Cardinal De Vio died in Rome in 1534.

Views

As a philosopher and logician, Cajetan defended the idea of analogy.

Though as a theologian De Vio was a scholastic of the older Thomist type, his general position was that of the moderate reformers of the school to which Reginald Pole, later archbishop of Canterbury, also belonged; i.e., he desired to retain the best elements of the humanist revival in harmony with Catholic orthodoxy illumined by a revived appreciation of the Augustinian doctrine of justification. In the field of Thomistic philosophy, he showed striking independence of judgment, expressing liberal views on marriage and divorce, denying the existence of a material Hell and advocating the celebration of public prayers in the vernacular.

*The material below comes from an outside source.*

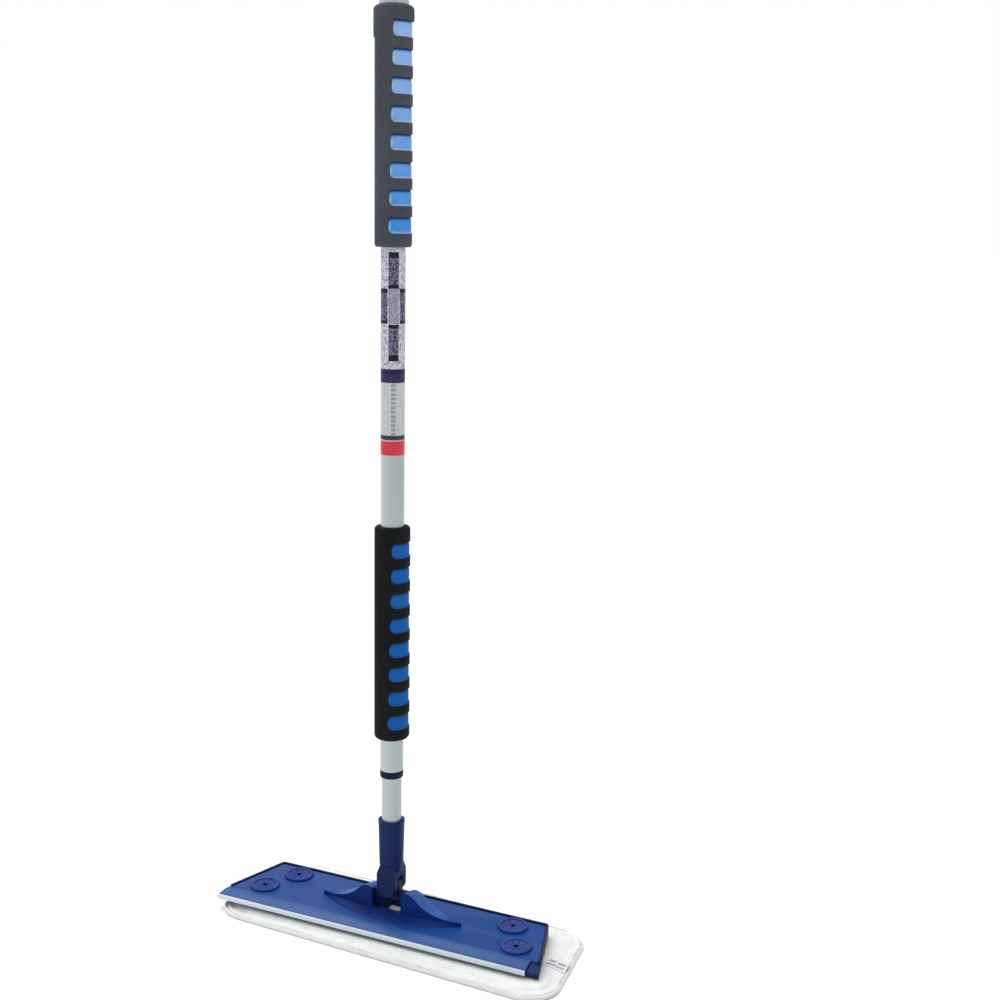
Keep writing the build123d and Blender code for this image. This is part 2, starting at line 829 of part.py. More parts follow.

Some Dominicans regarded his views as too independent of those of Saint Thomas. The Sorbonne in Paris found some of these views heterodox, and in the 1570 edition of his celebrated commentary on Aquinas' Summa, the objectionable passages were expunged. In this spirit he wrote commentaries upon portions of Aristotle and upon the Summa of Aquinas, and towards the end of his life made a careful translation of the Old and New Testaments, excepting Solomon's Song, the Prophets and the Revelation of St John. Cajetan also wrote opinions on subjects of practical importance, such as the disposition of plundered goods the ownership of which could not be determined.

Of the Reformation he remained a steadfast opponent, composing several works directed against Martin Luther, and taking an important part in shaping the policy of the papal delegates in Germany. Learned though he was in the scholastics, he recognized that to fight the reformers he would need a deeper knowledge of the Scriptures than he possessed. To this study he devoted himself with characteristic zeal, wrote commentaries on the greater part of the Old and the New Testament, and in the exposition of his text, which he treated critically, allowed himself considerable latitude in departing from literal and traditional interpretations.

De Vio is reported as making a statement some might find controversial:

In contrast to the majority of Italian cardinals of his day, De Vio was a man of austere piety and fervent zeal. And from the standpoint of the Dominican idea of the supreme necessity of maintaining ecclesiastical discipline, he defended the rights of the papacy and proclaimed that the pope should be "the mirror of God on earth."

Modern assessment

On Aquinas
In the mid-twentieth century, Cajetan's thought came to be assessed negatively by certain Catholic commentators who, in reacting against neo-Thomist thought, portrayed Cajetan as the first person to make mistaken interpretations of the thought of Thomas Aquinas.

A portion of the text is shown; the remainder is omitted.